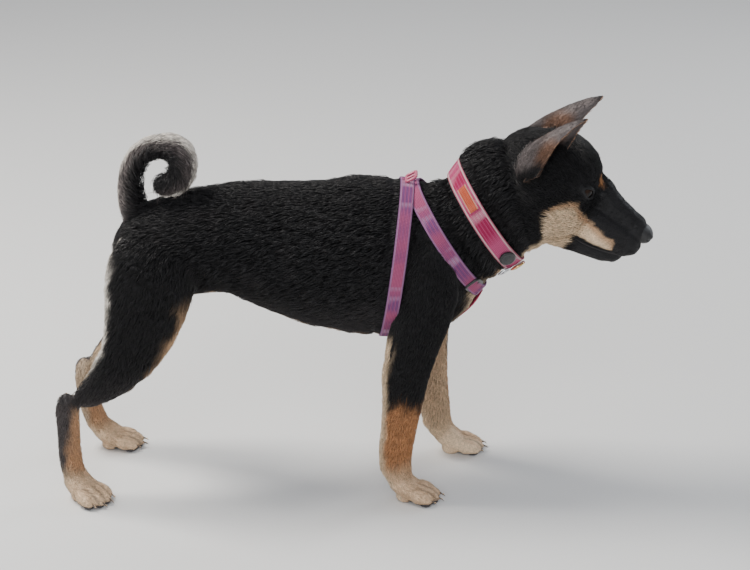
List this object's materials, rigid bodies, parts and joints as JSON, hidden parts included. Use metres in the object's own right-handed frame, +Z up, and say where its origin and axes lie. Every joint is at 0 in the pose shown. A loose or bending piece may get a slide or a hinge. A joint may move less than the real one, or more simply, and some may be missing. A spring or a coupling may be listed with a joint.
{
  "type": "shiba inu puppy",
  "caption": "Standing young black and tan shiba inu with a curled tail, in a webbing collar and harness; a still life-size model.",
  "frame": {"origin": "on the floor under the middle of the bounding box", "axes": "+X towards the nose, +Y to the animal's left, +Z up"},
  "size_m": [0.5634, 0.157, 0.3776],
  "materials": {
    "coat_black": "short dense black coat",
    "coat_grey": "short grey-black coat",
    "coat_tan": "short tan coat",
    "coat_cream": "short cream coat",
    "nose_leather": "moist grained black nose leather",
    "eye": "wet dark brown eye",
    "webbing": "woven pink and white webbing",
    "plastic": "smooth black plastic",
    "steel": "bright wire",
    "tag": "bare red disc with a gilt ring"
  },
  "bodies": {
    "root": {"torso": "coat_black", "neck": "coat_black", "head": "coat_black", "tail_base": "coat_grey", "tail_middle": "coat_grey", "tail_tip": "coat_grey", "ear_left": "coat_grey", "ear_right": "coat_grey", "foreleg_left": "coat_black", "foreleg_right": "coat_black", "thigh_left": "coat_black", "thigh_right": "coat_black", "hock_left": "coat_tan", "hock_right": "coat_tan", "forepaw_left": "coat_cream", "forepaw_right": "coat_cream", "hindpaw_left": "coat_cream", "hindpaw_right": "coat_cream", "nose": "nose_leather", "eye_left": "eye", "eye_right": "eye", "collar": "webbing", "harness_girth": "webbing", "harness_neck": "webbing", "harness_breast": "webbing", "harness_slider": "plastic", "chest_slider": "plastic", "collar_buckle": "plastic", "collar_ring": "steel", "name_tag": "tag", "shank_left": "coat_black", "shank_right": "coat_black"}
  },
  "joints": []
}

TASK BRIEF: Identify and copy the lines holding the word "origin".

SOLUTION TO THE EXERCISE:
List this object's materials, rigid bodies, parts and joints as JSON, hidden parts included. Use metres in the object's own right-handed frame, +Z up, and say where its origin and axes lie. Every joint is at 0 in the pose shown. A loose or bending piece may get a slide or a hinge. A joint may move less than the real one, or more simply, and some may be missing. A spring or a coupling may be listed with a joint.
  "frame": {"origin": "on the floor under the middle of the bounding box", "axes": "+X towards the nose, +Y to the animal's left, +Z up"},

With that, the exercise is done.